Some time back I asked if anyone having the Greg Fauth extended travel front forks was using longer rear shocks with that modification. I don't think I got any replies, but I would think longer rear shocks would be a good Idea with the extra travel on the front forks assuming equal sag when riding.
Any thoughts?
Ray
 
Lowering the centre of gravity generally results in less front end lift on acceleration and less rear end lift when braking. If you want to know all about centre of gravity I recommend reading "the racing motorcycle" by John Bradley.

Lowering the centre of gravity, whilst keeping all else equal, should indeed do as you say.

But only lowering the rear will surely accentuate the effect of the front rising on acceleration?

It would also increase the rake, so will have other influences on the handling.
 
Some time back I asked if anyone having the Greg Fauth extended travel front forks was using longer rear shocks with that modification.
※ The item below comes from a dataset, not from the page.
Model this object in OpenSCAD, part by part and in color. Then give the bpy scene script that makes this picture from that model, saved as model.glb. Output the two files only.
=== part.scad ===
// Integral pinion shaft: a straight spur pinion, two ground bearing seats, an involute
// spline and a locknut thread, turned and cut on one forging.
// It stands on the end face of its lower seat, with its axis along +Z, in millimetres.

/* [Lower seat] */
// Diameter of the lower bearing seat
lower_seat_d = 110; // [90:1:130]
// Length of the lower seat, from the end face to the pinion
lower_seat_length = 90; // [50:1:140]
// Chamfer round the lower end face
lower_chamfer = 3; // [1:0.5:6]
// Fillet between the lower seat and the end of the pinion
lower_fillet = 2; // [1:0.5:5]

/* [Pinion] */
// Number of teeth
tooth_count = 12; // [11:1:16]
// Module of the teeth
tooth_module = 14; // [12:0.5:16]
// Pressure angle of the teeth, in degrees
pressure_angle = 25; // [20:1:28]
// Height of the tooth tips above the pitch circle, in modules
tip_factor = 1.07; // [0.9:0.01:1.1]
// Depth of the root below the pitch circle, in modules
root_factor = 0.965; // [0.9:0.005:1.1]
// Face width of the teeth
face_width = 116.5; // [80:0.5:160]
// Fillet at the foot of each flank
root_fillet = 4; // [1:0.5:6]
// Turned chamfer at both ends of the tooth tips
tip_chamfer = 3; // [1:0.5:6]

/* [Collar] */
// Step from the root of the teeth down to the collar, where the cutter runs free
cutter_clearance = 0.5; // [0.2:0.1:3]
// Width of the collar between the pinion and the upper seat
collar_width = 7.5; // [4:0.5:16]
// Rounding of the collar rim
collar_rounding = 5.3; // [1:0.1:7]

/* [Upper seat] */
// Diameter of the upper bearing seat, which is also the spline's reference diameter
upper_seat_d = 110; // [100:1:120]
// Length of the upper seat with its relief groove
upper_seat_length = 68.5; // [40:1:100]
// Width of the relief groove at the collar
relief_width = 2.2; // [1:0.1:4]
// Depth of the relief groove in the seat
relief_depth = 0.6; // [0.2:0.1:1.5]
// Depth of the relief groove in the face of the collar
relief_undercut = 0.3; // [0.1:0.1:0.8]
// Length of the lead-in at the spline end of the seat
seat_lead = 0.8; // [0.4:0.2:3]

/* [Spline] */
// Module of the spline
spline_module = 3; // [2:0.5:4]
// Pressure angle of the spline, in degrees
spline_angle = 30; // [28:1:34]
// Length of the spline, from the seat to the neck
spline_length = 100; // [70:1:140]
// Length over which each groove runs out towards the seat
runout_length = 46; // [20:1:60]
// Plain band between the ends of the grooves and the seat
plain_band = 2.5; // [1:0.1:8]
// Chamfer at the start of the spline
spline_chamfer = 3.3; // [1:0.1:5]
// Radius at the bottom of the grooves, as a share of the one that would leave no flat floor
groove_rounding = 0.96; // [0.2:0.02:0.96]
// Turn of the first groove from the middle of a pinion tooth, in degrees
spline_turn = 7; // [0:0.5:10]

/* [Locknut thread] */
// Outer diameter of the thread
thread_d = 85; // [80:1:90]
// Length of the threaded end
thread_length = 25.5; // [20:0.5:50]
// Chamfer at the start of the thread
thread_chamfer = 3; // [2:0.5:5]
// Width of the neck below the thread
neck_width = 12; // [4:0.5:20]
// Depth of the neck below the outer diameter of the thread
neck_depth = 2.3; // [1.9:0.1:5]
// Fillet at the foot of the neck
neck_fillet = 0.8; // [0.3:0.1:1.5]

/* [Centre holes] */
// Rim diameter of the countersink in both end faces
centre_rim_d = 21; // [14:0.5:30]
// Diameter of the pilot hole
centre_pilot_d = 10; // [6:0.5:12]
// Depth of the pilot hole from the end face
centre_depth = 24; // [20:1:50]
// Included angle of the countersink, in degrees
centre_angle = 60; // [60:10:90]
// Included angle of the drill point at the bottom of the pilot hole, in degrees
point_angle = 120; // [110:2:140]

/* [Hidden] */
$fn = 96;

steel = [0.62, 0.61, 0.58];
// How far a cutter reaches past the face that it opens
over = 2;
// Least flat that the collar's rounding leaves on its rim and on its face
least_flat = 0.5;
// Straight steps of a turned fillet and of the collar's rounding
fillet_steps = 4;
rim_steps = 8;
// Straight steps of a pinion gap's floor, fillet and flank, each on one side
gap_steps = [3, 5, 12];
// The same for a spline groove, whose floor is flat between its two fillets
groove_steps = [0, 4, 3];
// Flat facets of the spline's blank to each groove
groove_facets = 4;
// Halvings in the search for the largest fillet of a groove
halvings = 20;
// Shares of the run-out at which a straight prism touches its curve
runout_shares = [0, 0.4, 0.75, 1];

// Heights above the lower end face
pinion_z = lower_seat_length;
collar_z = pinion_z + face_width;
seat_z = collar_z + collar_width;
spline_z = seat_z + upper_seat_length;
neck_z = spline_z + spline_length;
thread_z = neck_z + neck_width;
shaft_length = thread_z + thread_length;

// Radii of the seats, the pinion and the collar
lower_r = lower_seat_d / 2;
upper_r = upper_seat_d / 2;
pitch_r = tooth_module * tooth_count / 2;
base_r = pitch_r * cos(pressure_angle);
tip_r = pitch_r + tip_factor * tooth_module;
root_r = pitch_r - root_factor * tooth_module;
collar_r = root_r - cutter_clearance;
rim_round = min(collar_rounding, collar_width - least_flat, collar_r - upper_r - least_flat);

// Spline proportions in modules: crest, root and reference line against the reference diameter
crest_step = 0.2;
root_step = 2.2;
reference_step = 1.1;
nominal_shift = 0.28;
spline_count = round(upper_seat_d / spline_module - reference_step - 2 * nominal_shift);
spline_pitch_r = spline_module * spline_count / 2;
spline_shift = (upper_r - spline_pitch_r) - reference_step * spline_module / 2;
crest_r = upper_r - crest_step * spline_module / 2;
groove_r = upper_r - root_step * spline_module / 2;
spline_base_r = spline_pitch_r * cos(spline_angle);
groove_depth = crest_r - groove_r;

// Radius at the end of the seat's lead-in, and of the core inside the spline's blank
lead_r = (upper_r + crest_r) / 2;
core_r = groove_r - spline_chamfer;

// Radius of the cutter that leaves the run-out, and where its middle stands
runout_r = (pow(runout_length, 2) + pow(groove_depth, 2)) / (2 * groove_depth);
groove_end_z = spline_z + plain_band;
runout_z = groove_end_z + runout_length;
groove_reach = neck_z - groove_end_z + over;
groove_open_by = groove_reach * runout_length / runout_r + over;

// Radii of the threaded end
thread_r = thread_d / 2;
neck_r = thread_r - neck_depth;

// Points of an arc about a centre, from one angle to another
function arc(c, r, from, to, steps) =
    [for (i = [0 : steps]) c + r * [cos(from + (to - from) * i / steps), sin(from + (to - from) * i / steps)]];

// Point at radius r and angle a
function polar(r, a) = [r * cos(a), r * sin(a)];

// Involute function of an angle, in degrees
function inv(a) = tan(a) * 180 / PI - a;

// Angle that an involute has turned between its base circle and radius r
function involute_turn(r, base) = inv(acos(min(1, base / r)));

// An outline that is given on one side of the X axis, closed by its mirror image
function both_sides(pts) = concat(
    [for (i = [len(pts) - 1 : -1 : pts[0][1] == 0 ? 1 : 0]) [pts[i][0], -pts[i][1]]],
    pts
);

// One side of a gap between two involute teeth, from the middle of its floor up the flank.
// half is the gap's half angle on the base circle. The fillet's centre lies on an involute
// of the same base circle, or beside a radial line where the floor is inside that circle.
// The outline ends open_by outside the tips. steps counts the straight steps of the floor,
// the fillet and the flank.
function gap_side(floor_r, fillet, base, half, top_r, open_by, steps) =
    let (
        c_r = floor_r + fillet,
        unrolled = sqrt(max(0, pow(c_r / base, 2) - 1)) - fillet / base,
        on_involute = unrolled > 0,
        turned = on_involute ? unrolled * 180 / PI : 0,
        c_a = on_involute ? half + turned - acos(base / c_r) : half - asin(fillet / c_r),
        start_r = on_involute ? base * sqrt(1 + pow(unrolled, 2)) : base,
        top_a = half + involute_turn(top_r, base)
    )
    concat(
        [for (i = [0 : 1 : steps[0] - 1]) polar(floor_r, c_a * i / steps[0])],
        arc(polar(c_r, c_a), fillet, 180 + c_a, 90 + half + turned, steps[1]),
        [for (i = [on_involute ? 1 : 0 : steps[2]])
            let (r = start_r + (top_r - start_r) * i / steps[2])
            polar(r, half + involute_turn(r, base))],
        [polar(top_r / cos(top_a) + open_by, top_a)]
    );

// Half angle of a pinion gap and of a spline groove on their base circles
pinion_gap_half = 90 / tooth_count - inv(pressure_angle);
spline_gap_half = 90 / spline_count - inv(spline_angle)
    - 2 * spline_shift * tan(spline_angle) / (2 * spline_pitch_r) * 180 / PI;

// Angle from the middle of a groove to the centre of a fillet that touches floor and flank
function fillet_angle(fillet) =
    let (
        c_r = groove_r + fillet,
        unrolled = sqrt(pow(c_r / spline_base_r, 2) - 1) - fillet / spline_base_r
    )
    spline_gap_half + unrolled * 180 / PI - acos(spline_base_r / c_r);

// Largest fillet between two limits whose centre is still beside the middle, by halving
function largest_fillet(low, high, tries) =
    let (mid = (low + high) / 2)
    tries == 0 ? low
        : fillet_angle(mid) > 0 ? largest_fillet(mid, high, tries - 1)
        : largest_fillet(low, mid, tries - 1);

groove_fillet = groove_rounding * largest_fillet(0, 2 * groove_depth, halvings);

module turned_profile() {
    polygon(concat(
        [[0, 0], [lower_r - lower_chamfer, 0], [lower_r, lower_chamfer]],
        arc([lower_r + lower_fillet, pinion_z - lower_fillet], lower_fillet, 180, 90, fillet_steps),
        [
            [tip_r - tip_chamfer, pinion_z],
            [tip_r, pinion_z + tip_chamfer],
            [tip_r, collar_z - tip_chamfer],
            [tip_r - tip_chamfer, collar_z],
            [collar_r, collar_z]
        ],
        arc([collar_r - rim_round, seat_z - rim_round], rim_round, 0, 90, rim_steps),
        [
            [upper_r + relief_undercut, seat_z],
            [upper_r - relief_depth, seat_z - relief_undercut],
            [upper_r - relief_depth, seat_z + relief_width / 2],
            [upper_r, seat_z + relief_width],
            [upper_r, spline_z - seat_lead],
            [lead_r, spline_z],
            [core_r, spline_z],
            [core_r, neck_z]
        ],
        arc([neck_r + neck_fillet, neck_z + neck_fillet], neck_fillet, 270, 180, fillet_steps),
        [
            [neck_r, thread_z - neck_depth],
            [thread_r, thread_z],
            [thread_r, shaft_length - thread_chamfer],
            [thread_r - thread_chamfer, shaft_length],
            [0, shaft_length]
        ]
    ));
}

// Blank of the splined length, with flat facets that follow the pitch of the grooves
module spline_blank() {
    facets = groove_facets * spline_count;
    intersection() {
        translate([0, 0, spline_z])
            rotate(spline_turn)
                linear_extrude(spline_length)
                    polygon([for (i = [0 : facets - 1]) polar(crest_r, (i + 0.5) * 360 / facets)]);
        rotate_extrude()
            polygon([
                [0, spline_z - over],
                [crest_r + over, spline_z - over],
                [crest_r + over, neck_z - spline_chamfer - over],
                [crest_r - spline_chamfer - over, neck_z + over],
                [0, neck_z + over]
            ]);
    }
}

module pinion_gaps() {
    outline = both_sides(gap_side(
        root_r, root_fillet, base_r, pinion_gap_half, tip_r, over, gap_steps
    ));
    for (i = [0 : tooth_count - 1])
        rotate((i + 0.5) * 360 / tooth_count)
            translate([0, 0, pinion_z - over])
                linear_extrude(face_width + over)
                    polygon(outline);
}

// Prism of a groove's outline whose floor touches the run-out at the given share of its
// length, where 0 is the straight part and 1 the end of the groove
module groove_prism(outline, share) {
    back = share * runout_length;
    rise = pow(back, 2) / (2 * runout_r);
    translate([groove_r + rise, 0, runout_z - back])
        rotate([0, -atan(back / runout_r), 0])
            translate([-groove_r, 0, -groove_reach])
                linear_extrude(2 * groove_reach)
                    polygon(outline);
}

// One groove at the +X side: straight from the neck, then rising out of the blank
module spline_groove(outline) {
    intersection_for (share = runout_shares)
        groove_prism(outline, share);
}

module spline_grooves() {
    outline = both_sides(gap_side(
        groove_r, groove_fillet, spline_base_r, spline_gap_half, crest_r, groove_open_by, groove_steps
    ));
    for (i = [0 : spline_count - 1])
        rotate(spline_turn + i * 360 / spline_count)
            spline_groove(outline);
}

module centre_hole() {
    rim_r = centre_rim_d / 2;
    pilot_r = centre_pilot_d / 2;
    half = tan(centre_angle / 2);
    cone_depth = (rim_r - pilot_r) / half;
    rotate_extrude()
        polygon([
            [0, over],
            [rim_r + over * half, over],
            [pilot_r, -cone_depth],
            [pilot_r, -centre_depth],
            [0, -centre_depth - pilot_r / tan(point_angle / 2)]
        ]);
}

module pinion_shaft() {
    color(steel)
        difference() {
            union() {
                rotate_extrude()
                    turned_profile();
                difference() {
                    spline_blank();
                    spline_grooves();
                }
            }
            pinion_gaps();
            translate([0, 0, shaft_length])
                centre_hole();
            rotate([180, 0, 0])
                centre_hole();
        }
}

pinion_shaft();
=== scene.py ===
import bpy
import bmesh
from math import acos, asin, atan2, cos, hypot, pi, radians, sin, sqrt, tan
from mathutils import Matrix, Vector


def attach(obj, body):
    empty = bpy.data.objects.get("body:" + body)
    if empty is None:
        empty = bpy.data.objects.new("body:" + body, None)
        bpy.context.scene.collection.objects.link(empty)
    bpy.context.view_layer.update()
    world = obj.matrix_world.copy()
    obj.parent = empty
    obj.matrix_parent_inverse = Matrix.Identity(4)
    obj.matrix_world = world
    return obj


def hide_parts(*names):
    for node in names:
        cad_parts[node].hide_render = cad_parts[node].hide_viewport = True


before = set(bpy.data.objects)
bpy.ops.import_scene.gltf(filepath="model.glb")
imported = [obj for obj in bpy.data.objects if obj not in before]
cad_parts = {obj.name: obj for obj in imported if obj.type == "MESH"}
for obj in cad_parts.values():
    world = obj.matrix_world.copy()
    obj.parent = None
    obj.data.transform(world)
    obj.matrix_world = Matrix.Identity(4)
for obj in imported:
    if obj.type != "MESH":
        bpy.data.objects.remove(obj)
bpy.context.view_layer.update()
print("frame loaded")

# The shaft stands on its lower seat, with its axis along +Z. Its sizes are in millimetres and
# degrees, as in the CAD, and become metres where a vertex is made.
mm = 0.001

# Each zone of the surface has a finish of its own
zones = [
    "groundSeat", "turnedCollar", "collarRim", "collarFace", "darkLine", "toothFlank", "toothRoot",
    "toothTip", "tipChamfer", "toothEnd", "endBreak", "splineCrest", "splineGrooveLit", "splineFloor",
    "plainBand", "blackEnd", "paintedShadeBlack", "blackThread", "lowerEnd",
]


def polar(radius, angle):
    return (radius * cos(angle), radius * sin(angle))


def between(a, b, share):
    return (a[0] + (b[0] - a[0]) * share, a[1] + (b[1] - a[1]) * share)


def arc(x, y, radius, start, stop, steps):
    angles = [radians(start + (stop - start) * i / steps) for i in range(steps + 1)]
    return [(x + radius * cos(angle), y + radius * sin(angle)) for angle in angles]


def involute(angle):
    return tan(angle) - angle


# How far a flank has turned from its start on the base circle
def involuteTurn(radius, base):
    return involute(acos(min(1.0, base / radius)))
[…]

I don't think I got any replies, but I would think longer rear shocks would be a good Idea with the extra travel on the front forks assuming equal sag when riding.
Any thoughts?
Ray
IMHO you’ve kinda answered your own question; it depends on the sag. It’s where the bike sits under sag that will determine if longer shocks will be needed I think.
 
Longer shocks make the bike easier to put on the center stand.
I had a FJR1300 with a Penske adjustable length shock and the difference hoisting that bike on the stand was huge.
 
Lowering the centre of gravity generally results in less front end lift on acceleration and less rear end lift when braking. If you want to know all about centre of gravity I recommend reading "the racing motorcycle" by John Bradley.
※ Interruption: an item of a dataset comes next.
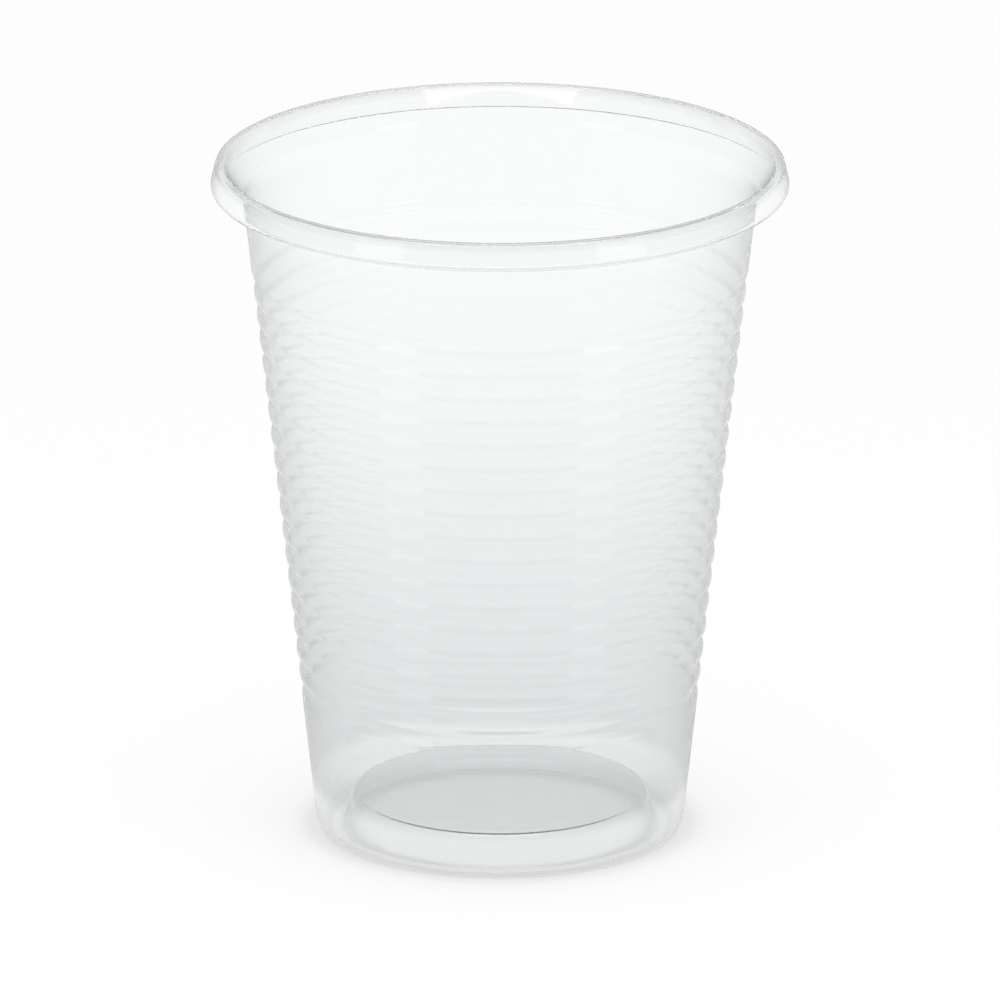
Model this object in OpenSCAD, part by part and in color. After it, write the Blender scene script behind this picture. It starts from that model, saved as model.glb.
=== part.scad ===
// Disposable drinking cup, thermoformed from one thin sheet of clear polypropylene.
// The sheet runs out along a raised base, down to a flat foot ring, round the heel,
// up a tapering side with rounded grooves, and over a rolled rim whose lip turns in.
// The origin is the centre of the foot ring on the ground, with +Z up the cup's axis.

/* [Body] */
// Height from the ground to the top of the rim
cup_h = 84; // [78:0.5:96]
// Outer diameter of the side where it would meet the ground
foot_d = 44.4; // [43:0.2:50]
// Thickness of the sheet in the side
wall_t = 0.22; // [0.18:0.01:0.35]

/* [Grooves] */
// Height of the smooth band between the ground and the first groove
low_band_h = 16.6; // [8:0.2:30]
// Least height of the smooth band between the last groove and the neck
high_band_h = 7.6; // [4:0.2:20]
// Distance from one groove to the next, up the cup
groove_pitch = 3.02; // [2.4:0.02:4]
// Depth of each groove
groove_depth = 0.36; // [0.1:0.02:0.5]

/* [Rim] */
// Outer diameter of the rolled rim
rim_d = 70.2; // [58:0.1:76]
// Distance from the outside of the rim in to the side at the neck, under the rim
neck_inset = 3.9; // [3.3:0.1:6]
// Height of the roll, from the middle of its lip's edge to its top
roll_h = 3.2; // [3:0.1:4.2]
// Thickness of the sheet in the roll
roll_t = 0.3; // [0.2:0.01:0.35]
// Width of the fold along the top of the rim
crown_w = 1.2; // [1.1:0.05:1.6]
// Radius of the bends of that fold, in the middle of the sheet
crown_bend = 0.45; // [0.3:0.05:0.45]
// How far the foot of the skirt stands out beyond the fold
skirt_flare = 0.6; // [0.2:0.1:0.8]
// Radius of the bend at the foot of the skirt, in the middle of the sheet
skirt_bend = 0.6; // [0.4:0.05:0.8]
// How far the lip turns in from the foot of the skirt
lip_in = 0.45; // [0.3:0.05:0.8]
// How far the lip drops from the foot of the skirt to its edge
lip_drop = 0.45; // [0.4:0.05:0.8]
// Drop from the middle of the lip's edge to the neck, where the side starts to flare out
neck_drop = 0.6; // [0.4:0.1:1.5]
// Radius of the bend at the neck, in the middle of the sheet
neck_bend = 2.5; // [1:0.1:3]

/* [Base] */
// Diameter of the raised disc in the middle of the base
disc_d = 36; // [28:0.5:37]
// Height of the raised disc's upper face above the ground
disc_h = 4.4; // [3:0.1:7]
// Thickness of the raised disc
disc_t = 0.35; // [0.25:0.05:0.5]
// Thickness of the sheet in the foot ring
foot_t = 0.3; // [0.2:0.05:0.4]
// Width of the foot ring, between the corners of the sheet
foot_w = 3.4; // [2.8:0.1:4]
// Radius of the heel, in the middle of the sheet
heel_bend = 1.8; // [0.8:0.1:2]
// Radius of the bends at the top and the bottom of the raised disc's side
disc_bend = 0.8; // [0.5:0.1:1]

/* [Hidden] */
// Number of flats that stand for a full turn
$fn = 96;
// Largest turn between two points of a bend, in degrees
bend_step = 15;
// Points in each groove
groove_steps = 6;

// Height of the neck, and the outer diameter of the side there
neck_z = cup_h - roll_h - neck_drop;
neck_d = rim_d - 2 * neck_inset;
// Lean of the side from the upright, in degrees
side_lean = atan2((neck_d - foot_d) / 2, neck_z);
// Radius of the middle of the sheet in the side, where it would meet the ground
side_r0 = foot_d / 2 - wall_t / 2 / cos(side_lean);

// Number of whole grooves that fit between the two smooth bands
groove_n = floor((neck_z - low_band_h - high_band_h) / groove_pitch);

// Radius of the middle of the sheet in the side, at a height
function side_r(z) = side_r0 + z * tan(side_lean);

// Direction of travel from one corner to the next, in degrees
function heading(a, b) = atan2(b[1] - a[1], b[0] - a[0]);

// Turn from one heading to another, the short way round
function turn_between(h1, h2) = (h2 - h1 + 540) % 360 - 180;

// One bend of the sheet: points along an arc, each as [radius, height, heading, thickness].
// A corner is [radius, height, thickness, bend radius].
function bend(before, corner, after) =
    let (
        h1 = heading(before, corner),
        turn = turn_between(h1, heading(corner, after)),
        side = sign(turn),
        reach = corner[3] * tan(abs(turn) / 2),
        start = [corner[0] - reach * cos(h1), corner[1] - reach * sin(h1)],
        centre = [start[0] - side * corner[3] * sin(h1), start[1] + side * corner[3] * cos(h1)],
        steps = ceil(abs(turn) / bend_step)
    )
    [for (i = [0:steps])
        let (h = h1 + turn * i / steps)
        [centre[0] + side * corner[3] * sin(h), centre[1] - side * corner[3] * cos(h), h, corner[2]]];

// The run of grooves up the side, as points of the middle of the sheet.
// Each groove sinks in from the side as one wave of a cosine and comes back flush.
function grooves() =
    [for (i = [0:groove_n * groove_steps])
        let (
            wave = 360 * i / groove_steps,
            z = low_band_h + groove_pitch * i / groove_steps,
            sink = groove_depth * (1 - cos(wave)) / 2,
            slope = groove_depth * PI / groove_pitch * sin(wave)
        )
        [side_r(z) - sink * cos(side_lean), z + sink * sin(side_lean), 90 - side_lean + atan(slope), wall_t]];

// Corners of the base, from the axis to the heel
axis_top = [0, disc_h - disc_t / 2, disc_t];
disc_edge = [disc_d / 2, disc_h - disc_t / 2, disc_t, disc_bend];
heel = [side_r(foot_t / 2), foot_t / 2, foot_t, heel_bend];
foot_edge = [heel[0] - foot_w, foot_t / 2, foot_t, disc_bend];

// Corners of the rim, from the neck over the fold, down the leaning skirt and in to the lip's edge
crown_r = rim_d / 2 - skirt_flare;
neck = [side_r(neck_z), neck_z, wall_t, neck_bend];
crown_in = [crown_r - crown_w + roll_t / 2, cup_h - roll_t / 2, roll_t, crown_bend];
crown_out = [crown_r - roll_t / 2, cup_h - roll_t / 2, roll_t, crown_bend];
skirt_foot = [rim_d / 2 - roll_t / 2, cup_h - roll_h + lip_drop, roll_t, skirt_bend];
lip = [skirt_foot[0] - lip_in, cup_h - roll_h];

// The whole path of the sheet, in the middle of its thickness
sheet = concat(
    [[axis_top[0], axis_top[1], 0, disc_t]],
    bend(axis_top, disc_edge, foot_edge),
    bend(disc_edge, foot_edge, heel),
    bend(foot_edge, heel, neck),
    grooves(),
    bend(heel, neck, crown_in),
    bend(neck, crown_in, crown_out),
    bend(crown_in, crown_out, skirt_foot),
    bend(crown_out, skirt_foot, lip),
    [[lip[0], lip[1], heading(skirt_foot, lip), roll_t]]
);

// One face of the sheet: 1 is the face on the left of the path, inside the cup, and -1 the other
function face(side) =
    [for (p = sheet) [p[0] - side * p[3] / 2 * sin(p[2]), p[1] + side * p[3] / 2 * cos(p[2])]];

// The points of a list in the opposite order
function reversed(list) = [for (i = [len(list) - 1:-1:0]) list[i]];

module cup() {
    color("WhiteSmoke", 0.4)
        rotate_extrude()
            polygon(concat(face(1), reversed(face(-1))));
}

cup();
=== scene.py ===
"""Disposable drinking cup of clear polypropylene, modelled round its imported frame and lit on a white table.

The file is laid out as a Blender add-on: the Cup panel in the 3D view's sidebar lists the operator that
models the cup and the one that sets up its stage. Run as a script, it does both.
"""

import math
from collections import namedtuple

import bpy
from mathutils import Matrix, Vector


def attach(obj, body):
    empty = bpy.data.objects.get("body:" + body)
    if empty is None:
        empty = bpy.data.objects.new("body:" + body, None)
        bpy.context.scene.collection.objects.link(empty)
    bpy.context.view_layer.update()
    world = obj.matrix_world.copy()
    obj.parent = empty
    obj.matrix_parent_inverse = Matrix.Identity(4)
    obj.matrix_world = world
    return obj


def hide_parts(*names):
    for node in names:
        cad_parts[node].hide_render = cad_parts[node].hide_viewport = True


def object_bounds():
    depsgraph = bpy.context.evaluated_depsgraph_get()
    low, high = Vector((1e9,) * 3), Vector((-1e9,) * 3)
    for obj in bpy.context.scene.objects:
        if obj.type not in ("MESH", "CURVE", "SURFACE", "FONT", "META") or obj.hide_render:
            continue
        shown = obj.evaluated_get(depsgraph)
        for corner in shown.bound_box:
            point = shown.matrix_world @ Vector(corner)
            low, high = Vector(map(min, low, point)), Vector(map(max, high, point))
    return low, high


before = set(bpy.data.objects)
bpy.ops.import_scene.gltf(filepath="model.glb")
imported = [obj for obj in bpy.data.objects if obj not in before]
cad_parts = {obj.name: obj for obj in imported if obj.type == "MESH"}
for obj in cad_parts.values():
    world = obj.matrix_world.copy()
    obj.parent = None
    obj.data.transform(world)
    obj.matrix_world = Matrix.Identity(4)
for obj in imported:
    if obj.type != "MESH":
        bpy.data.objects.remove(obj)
cad_low, cad_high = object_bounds()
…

Lowering the center of gravity will diminish useable load transfer rear upon acceleration and forward upon hard braking, just when you need the useable load transfer the most. I recommend reading a whole variety of texts on the matter including those of Tony Foale, John Robinson, Kevin Cameron, Keith Code and....... PM me for the particulars; once read then let's chat again. It's not so black and white; there are clear benefits to quicker steering turn in as a result of raising the rear 10-20mm.